Short exercise – Extract every line of the material that holds the string "pose".

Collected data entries
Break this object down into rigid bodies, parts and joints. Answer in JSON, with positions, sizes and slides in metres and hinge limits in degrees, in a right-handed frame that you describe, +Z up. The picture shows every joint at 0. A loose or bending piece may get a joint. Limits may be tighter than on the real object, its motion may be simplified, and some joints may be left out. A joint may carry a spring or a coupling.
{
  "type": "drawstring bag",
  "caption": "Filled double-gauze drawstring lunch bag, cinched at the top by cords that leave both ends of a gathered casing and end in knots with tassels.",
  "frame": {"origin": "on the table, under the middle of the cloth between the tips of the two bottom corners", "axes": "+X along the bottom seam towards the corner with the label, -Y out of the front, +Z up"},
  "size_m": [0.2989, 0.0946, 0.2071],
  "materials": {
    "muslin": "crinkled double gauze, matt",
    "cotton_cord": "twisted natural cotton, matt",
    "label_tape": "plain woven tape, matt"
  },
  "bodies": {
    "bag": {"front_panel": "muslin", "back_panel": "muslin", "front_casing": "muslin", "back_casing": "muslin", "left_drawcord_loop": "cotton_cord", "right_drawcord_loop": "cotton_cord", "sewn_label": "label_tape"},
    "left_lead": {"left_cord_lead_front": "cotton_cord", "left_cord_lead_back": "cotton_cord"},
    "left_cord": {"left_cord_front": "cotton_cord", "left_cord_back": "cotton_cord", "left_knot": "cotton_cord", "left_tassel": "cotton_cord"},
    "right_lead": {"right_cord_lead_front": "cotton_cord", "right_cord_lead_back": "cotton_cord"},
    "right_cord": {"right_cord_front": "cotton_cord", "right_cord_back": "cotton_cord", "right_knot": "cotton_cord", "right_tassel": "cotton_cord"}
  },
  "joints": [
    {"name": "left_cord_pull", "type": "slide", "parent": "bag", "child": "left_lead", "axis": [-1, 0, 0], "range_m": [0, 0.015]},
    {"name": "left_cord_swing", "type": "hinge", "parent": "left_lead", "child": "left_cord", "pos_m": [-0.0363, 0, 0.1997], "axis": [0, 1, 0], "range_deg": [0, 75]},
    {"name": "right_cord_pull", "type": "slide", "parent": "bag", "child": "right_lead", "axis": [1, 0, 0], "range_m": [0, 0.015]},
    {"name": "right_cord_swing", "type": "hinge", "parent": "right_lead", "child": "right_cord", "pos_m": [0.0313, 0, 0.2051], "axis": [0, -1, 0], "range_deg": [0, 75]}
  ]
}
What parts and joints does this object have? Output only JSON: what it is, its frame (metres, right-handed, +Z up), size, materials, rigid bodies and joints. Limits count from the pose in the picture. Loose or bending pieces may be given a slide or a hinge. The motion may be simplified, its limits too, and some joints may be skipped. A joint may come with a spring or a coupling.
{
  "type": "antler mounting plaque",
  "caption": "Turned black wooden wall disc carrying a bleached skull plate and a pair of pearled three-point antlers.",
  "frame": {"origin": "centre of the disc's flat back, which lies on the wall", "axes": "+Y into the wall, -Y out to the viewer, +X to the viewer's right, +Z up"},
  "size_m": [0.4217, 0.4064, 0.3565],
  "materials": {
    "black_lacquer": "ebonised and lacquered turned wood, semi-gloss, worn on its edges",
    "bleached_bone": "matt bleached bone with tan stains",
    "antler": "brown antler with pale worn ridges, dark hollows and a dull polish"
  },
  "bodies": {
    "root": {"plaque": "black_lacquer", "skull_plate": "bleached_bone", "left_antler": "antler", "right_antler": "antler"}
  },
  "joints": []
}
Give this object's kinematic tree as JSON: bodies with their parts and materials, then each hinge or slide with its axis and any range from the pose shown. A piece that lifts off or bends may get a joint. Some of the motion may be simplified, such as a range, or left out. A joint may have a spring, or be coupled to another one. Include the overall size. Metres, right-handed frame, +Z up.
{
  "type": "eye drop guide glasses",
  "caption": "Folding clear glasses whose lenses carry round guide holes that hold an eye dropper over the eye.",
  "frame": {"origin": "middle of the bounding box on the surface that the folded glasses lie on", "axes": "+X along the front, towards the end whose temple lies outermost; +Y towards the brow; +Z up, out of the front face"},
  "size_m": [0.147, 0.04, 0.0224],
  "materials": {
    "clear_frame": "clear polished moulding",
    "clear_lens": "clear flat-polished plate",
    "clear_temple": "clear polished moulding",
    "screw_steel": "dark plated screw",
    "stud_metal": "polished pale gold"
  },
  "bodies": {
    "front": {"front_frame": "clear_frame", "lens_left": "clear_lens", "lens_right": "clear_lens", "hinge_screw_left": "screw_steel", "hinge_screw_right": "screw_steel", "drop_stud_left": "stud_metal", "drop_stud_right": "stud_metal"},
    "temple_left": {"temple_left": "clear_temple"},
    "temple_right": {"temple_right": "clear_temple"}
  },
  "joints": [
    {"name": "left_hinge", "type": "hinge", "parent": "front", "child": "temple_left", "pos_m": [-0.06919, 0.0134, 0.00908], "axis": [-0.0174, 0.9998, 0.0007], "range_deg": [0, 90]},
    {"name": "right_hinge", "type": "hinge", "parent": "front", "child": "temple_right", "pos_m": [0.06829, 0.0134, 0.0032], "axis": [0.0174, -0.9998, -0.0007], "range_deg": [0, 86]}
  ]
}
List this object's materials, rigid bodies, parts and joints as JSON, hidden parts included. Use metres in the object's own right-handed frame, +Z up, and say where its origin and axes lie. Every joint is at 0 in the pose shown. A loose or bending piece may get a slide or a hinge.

Answer in full –
What parts and joints does this object have? Output only JSON: what it is, its frame (metres, right-handed, +Z up), size, materials, rigid bodies and joints. Limits count from the pose in the picture. Loose or bending pieces may be given a slide or a hinge. The motion may be simplified, its limits too, and some joints may be skipped. A joint may come with a spring or a coupling.
Give this object's kinematic tree as JSON: bodies with their parts and materials, then each hinge or slide with its axis and any range from the pose shown. A piece that lifts off or bends may get a joint. Some of the motion may be simplified, such as a range, or left out. A joint may have a spring, or be coupled to another one. Include the overall size. Metres, right-handed frame, +Z up.
List this object's materials, rigid bodies, parts and joints as JSON, hidden parts included. Use metres in the object's own right-handed frame, +Z up, and say where its origin and axes lie. Every joint is at 0 in the pose shown. A loose or bending piece may get a slide or a hinge.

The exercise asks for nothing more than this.